Интересно поэтому проследить, откуда пошел миф о разделении политической и военной системы у гитлеровцев и существовало ли вообще подобное разделение.
Свидетель генерал Лахузен, которому нет оснований не доверять в данном вопросе, передавал такие слова Кейтеля:
— Основа всех наших действий должна быть в первую очередь нацистская, во вторую очередь — военная, а там уже все остальное.

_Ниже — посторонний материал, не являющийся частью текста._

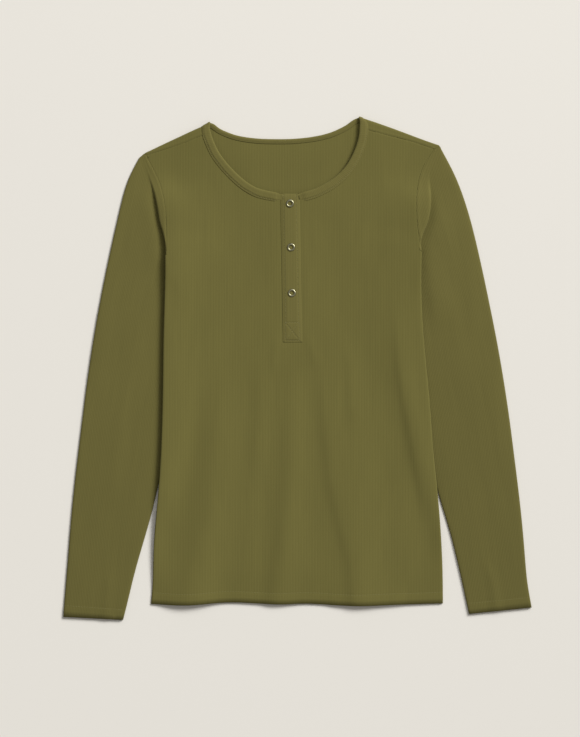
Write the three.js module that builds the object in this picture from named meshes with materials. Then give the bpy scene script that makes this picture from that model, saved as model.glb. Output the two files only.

И все действия фашистов показывают, что так оно и было. Аргумент же о разделении военной и политической системы заготовлялся, так сказать, для дальнейшего. Фашисты не так уж безусловно верили в свою победу. Как вы теперь знаете из опубликованных документов, Гитлер в ноябре 1937 года, выступая в узком кругу своих ближайших советников и помощников, сказал, что заговор о захвате Европы и Азии, который они будут осуществлять, подвержен риску, и что бывают поражения, и что Бисмарк и Фридрих тоже испытывали поражения, и что надо быть готовым к возможности поражения.
Отсюда, из возможности поражения, которое не могло бы случиться без единения и дружбы свободолюбивых народов мира, вытекают и стратегия и тактика, которых придерживаются фашисты вплоть до сегодняшних дней, когда фашизму наносится последний, решительный и смертельный удар… Отсюда, из возможности поражения, и самохвальство Гитлера, крики его, что «все существование зависит от меня, от моего существования, от моих политических способностей».